Having thought about this at length, the issue might be outside the scope of this package. Grab doesn't offer any correctness/consistency guarantees above those offered by the standard net/http library.

You might consider using the checksum feature. It means you waste time downloading a corrupted file, but it will throw an error.

Alternatively, you could implement some "progress snapshots" in your application. Maybe performing a checksum when you pause a download, storing it, and then checking the partial file again before you resume.

Finally, I'd suggest that if two applications are writing to the same file, causing this kind of corruption, there may be a design flaw.

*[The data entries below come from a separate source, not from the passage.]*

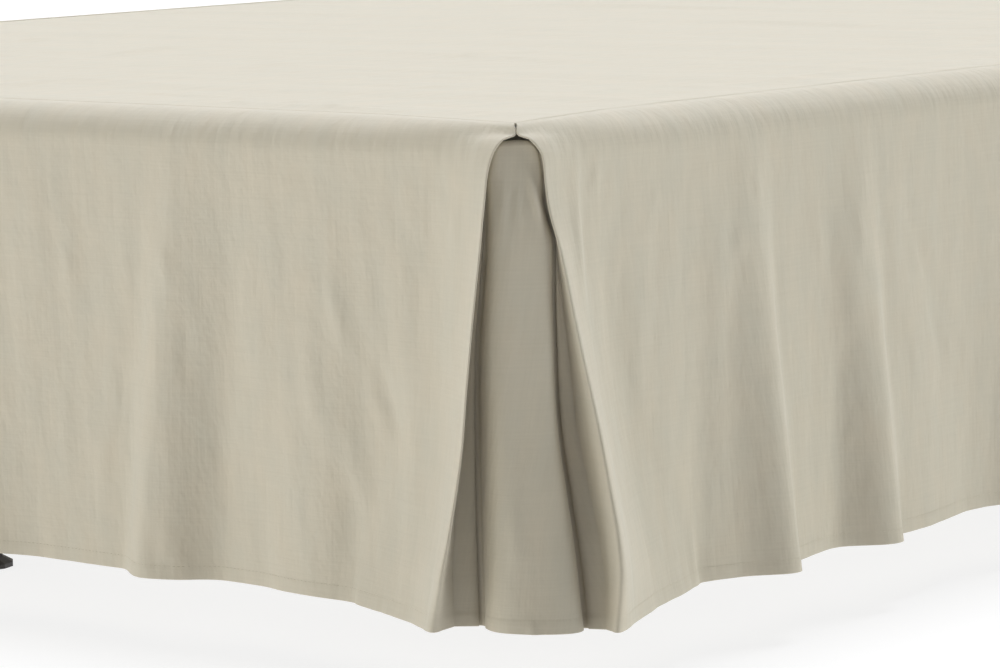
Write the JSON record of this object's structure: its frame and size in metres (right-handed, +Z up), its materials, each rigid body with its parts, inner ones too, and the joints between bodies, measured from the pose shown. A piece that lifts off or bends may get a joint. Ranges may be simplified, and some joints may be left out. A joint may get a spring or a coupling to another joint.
{
  "type": "bed skirt on a bed base",
  "caption": "Tailored linen bed skirt with a flat deck, smooth hanging drops and inverted corner pleats, over a plain bed base on legs.",
  "frame": {"origin": "on the floor, under the middle of the whole part's box", "axes": "+Z up, +Y towards the head end of the bed, the foot end with its drop at -Y"},
  "size_m": [1.6954, 2.1066, 0.438],
  "materials": {
    "linen_deck": "fine plain-weave linen, matte, slightly bleached ecru",
    "linen_drop": "plain-weave linen with slubs, matte, warm flax beige",
    "linen_insert": "the same plain-weave linen, matte",
    "base_cover": "tightly stretched plain cover cloth, matte",
    "leg_metal": "dark brown powder coat, satin",
    "glide_plastic": "moulded dark brown, satin"
  },
  "bodies": {
    "root": {"deck": "linen_deck", "foot_drop": "linen_drop", "side_drop_right": "linen_drop", "side_drop_left": "linen_drop", "corner_insert_right": "linen_insert", "corner_insert_left": "linen_insert", "bed_base": "base_cover", "leg_foot_left": "leg_metal", "glide_foot_left": "glide_plastic", "leg_centre_left": "leg_metal", "glide_centre_left": "glide_plastic", "leg_head_left": "leg_metal", "glide_head_left": "glide_plastic", "leg_foot_middle": "leg_metal", "glide_foot_middle": "glide_plastic", "leg_centre_middle": "leg_metal", "glide_centre_middle": "glide_plastic", "leg_head_middle": "leg_metal", "glide_head_middle": "glide_plastic", "leg_foot_right": "leg_metal", "glide_foot_right": "glide_plastic", "leg_centre_right": "leg_metal", "glide_centre_right": "glide_plastic", "leg_head_right": "leg_metal", "glide_head_right": "glide_plastic"}
  },
  "joints": []
}
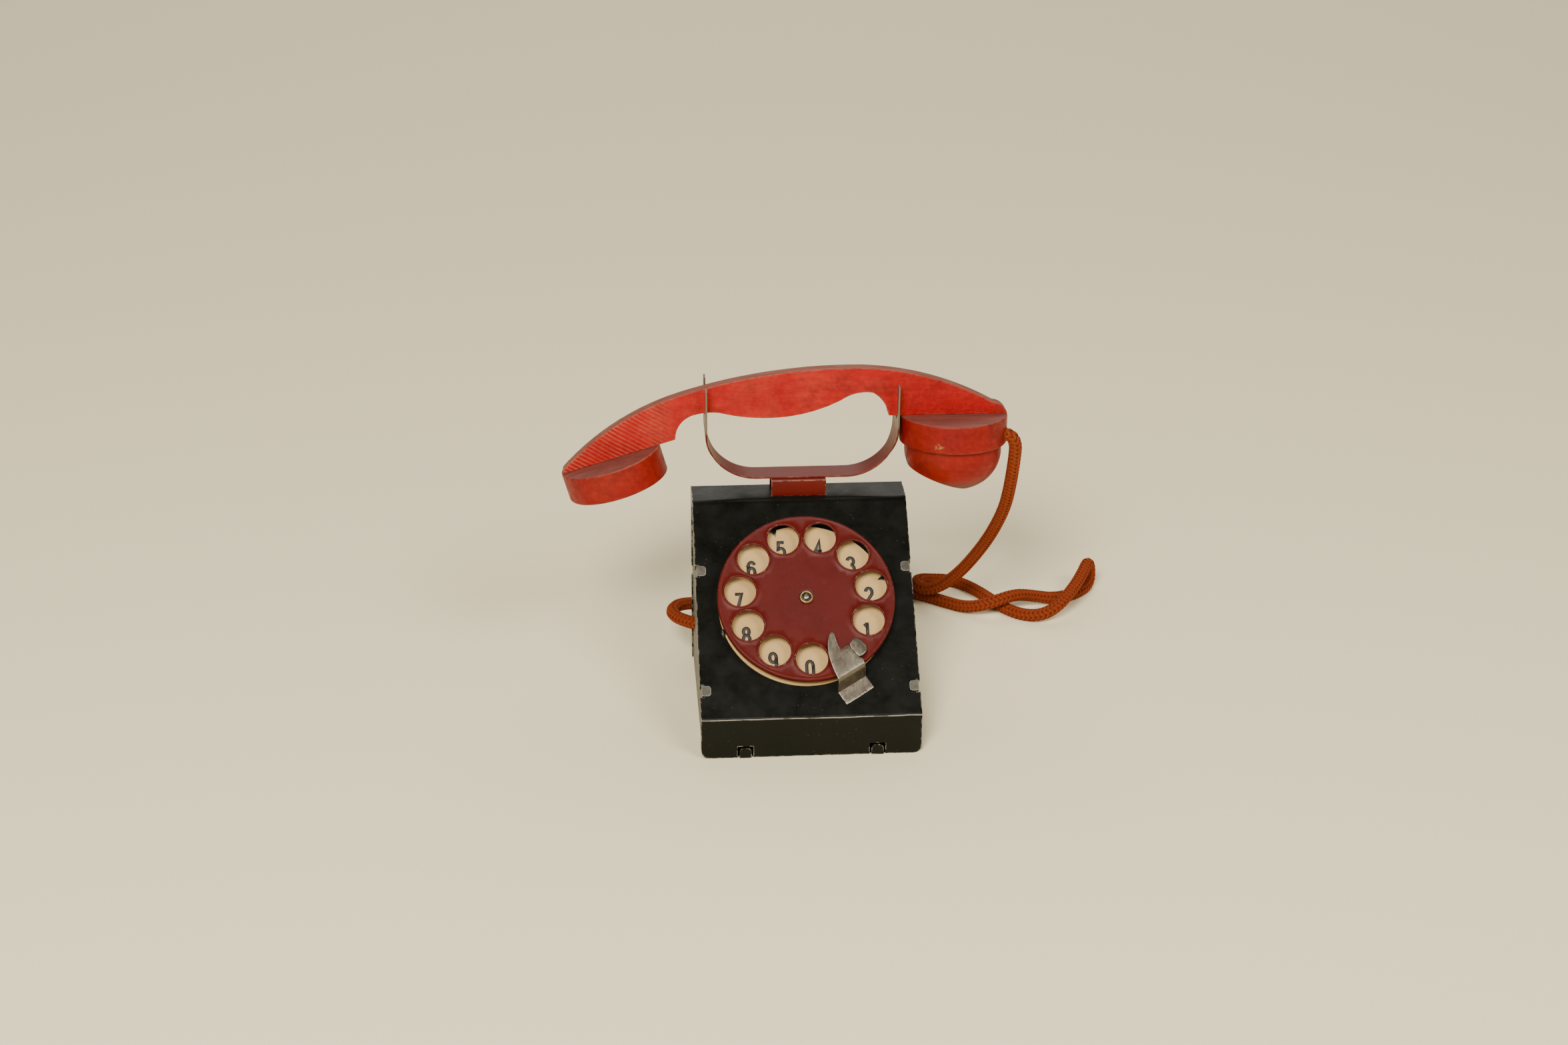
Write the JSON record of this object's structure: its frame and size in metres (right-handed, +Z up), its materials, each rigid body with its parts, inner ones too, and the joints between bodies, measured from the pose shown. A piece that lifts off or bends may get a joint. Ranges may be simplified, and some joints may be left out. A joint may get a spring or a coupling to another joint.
{
  "type": "toy dial telephone",
  "caption": "Tin toy telephone with a finger dial, forked cradle, wooden handset and a braided cord from handset to body.",
  "frame": {"origin": "middle of the tin body's base, on the surface that it stands on", "axes": "+X along the handset towards the mouthpiece, -Y towards the dial side, +Z up"},
  "size_m": [0.2178, 0.1362, 0.1217],
  "materials": {
    "black_enamel": "glossy black enamel on tin",
    "bright_tin": "bare bright tin plate",
    "card": "cream printed card",
    "dial_enamel": "dark red enamel",
    "cradle_enamel": "dark red enamel, worn at the tips",
    "brass": "dull brass",
    "bell_metal": "plated",
    "bare_steel": "bare steel with rust spots",
    "stained_wood": "red-stained wood",
    "cord_cotton": "rust-orange braided cotton"
  },
  "bodies": {
    "base": {"body_shell": "black_enamel", "side_panel_left": "bright_tin", "side_panel_right": "bright_tin", "bottom_plate": "bright_tin", "number_card": "card", "dial_spacer": "bare_steel", "finger_stop": "bare_steel", "bell_gong": "bell_metal", "bell_post": "bare_steel", "bell_screw": "bare_steel", "hammer_stand": "bright_tin", "hammer_pin": "bare_steel", "hammer_spring": "bare_steel", "cradle_bracket": "cradle_enamel", "cradle_yoke": "cradle_enamel", "cord_lying": "cord_cotton", "cord_knot": "cord_cotton"},
    "dial": {"dial_wheel": "dial_enamel", "dial_eyelet": "brass", "dial_spindle": "bare_steel", "spindle_washer": "bare_steel", "click_wheel": "bare_steel"},
    "hammer_lever": {"hammer": "bare_steel"},
    "handset": {"handset_board": "stained_wood", "earpiece_disc": "stained_wood", "mouthpiece_collar": "stained_wood", "mouthpiece_cup": "stained_wood", "earpiece_nails": "bare_steel", "mouthpiece_nails": "bare_steel", "cord_hanging": "cord_cotton"}
  },
  "joints": [
    {"name": "dial_spin", "type": "hinge", "parent": "base", "child": "dial", "pos_m": [0, -0.00634, 0.04518], "axis": [0, -0.6405, 0.7679], "continuous": true},
    {"name": "hammer_swing", "type": "hinge", "parent": "base", "child": "hammer_lever", "pos_m": [0, -0.0076, 0.024], "axis": [0, 1, 0], "range_deg": [-24, 16], "stiffness_Nm_per_rad": 0.002},
    {"name": "handset_lift", "type": "slide", "parent": "base", "child": "handset", "axis": [0, 0.1219, 0.9925], "range_m": [0, 0.024], "deforming": ["cord_hanging"]}
  ]
}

glyn commented 6 years ago

Thanks for the feedback Ryan. If you have a few minutes, it may be worth documenting the restriction of this issue so that others don't fall into the same trap. They won't necessarily think to look in closed issues.

(We didn't use Grab in the end because of this restriction.)

cavaliercoder commented 6 years ago

Thanks for the feedback. I've added a 'Design trade-offs' section to the README. It's a little verbose, but hopefully makes this situation more clear.

I'm curious to learn how you solved the issue of resuming files when the local copied had been modified outside grab?

cavaliercoder commented 6 years ago

Readme update: 9a33a2e

glyn commented 6 years ago

Thanks for the README update @cavaliercoder!

I'm curious to learn how you solved the issue of resuming files when the local copied had been modified outside grab?

IIRC (and 6 months is a long time!) we check the checksum at the end so we can't end up using an invalid download.